Your goal: Keep your body mass index (BMI) at 25 or less.

How to achieve it:

  • Try to eat no more than 1,500 to 2,000 calories a day (depending on your activity level and your current BMI).
  • Increase the amount of exercise you do with activities like walking, golfing, or playing tennis, and by making activity part of every single day.

Exercise contributes to losing weight and lowering blood pressure, but it also stands on its own as an independent stroke reducer.

Your goal: Exercise at a moderate intensity at least five days a week.

How to achieve it:

  • Take a walk around your neighborhood every morning after breakfast.
  • Start a fitness club with friends.
  • When you exercise, reach the level at which you're breathing hard, but you can still talk.
  • Take the stairs instead of an elevator when you can.
  • If you don't have 30 consecutive minutes to exercise, break it up into 10- to 15-minute sessions a few times each day.

What you've heard is true. Drinking can make you less likely to have a stroke — up to a point. "Studies show that if you have about one drink per day, your risk may be lower," says to Dr. Rost. "Once you start drinking more than two drinks per day, your risk goes up very sharply."

Your goal: Drink alcohol in moderation.

How to achieve it:

  • Have one glass of alcohol a day.
  • Make red wine your first choice, because it contains resveratrol, which is thought to protect the heart and brain.
  • Watch your portion sizes. A standard-sized drink is a 5-ounce glass of wine, 12-ounce beer, or 1.5-ounce glass of hard liquor.

Atrial fibrillation is a form of irregular heartbeat that causes clots to form in the heart. Those clots can then travel to the brain, producing a stroke. "Atrial fibrillation carries almost a fivefold risk of stroke, and should be taken seriously," Dr. Rost says.

Your goal: If you have atrial fibrillation, get it treated.

How to achieve it:

  • If you have symptoms such as heart palpitations or shortness of breath, see your doctor for an exam.
  • You may need to take blood thinners such as high-dose aspirin or warfarin (Coumadin) to reduce your stroke risk from atrial fibrillation. Your doctors can guide you through this treatment.

Having high blood sugar damages blood vessels over time, making clots more likely to form inside them.

Your goal: Keep your blood sugar under control.

How to achieve it:

  • Monitor your blood sugar as directed by your doctor.
  • Use diet, exercise, and medicines to keep your blood sugar within the recommended range.

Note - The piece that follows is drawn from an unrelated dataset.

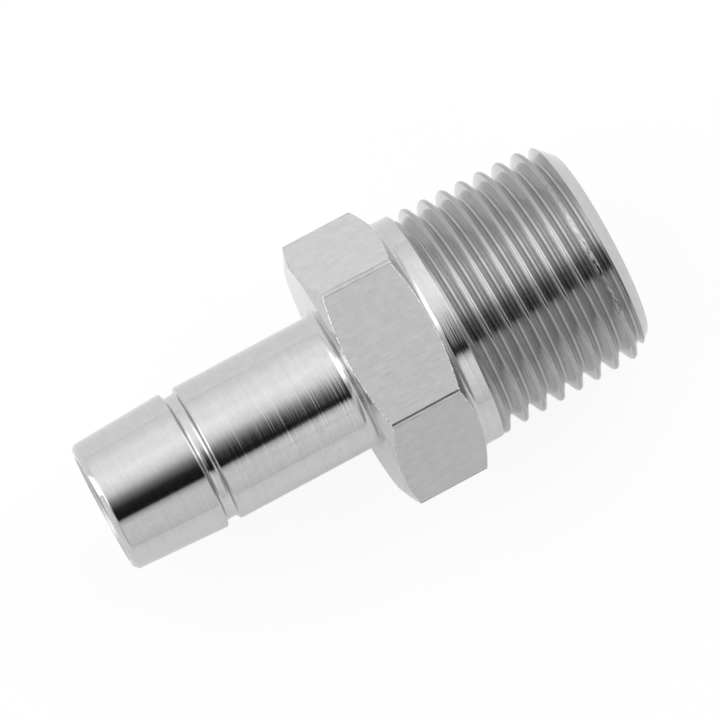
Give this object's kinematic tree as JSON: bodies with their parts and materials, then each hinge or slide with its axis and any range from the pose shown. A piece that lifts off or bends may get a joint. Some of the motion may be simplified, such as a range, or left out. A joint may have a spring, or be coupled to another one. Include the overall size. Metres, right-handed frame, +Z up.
{
  "type": "male adapter",
  "caption": "Straight male adapter: grooved tube stub for a compression fitting, spanner hexagon and tapered male pipe thread.",
  "frame": {"origin": "on the surface that the lower flat of the hexagon rests on, under the middle of the fitting's length and under its axis", "axes": "+X along the fitting's axis from the tube stub towards the male thread, +Z up out of the hexagon's upper flat, +Y across the fitting"},
  "size_m": [0.0488, 0.0252, 0.022],
  "materials": {
    "stainless_steel": "turned and brushed stainless steel, fine circumferential tool lines, brushed flats"
  },
  "bodies": {
    "root": {"adapter_body": "stainless_steel"}
  },
  "joints": []
}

Smoking accelerates clot formation in a couple of different ways. It thickens your blood, and it increases the amount of plaque buildup in the arteries. "Along with a healthy diet and regular exercise, smoking cessation is one of the most powerful lifestyle changes that will help you reduce your stroke risk significantly," Dr. Rost says.

Your goal: Quit smoking.

How to achieve it:

  • Ask your doctor for advice on the most appropriate way for you to quit.
  • Use quit-smoking aids, such as nicotine pills or patches, counseling or medicine.
  • Don't give up. Most smokers need several tries to quit. See each attempt as bringing you one step closer to successfully beating the habit.

 

A great way to remember the signs of a stroke is to remember the acronym F.A.S.T.:

F(ace) – Have the person attempt to smile. If one side of the face does not move as well as the other, it is a sign of stroke.

A(rms) – Have the person attempt to raise both of their arms. Notice if one of their arms doesn’t move as high as the other.

S(peech) – Give the person a sentence that they can repeat. Check if there are any slurred words.

T(ime) – If you notice any of these stroke warning signs, act quickly and dial 911 to ensure your elderly loved one receives immediate treatment.

If someone present in the room at the time of stroke takes action based on those signs, it can help save the life of the stroke victim.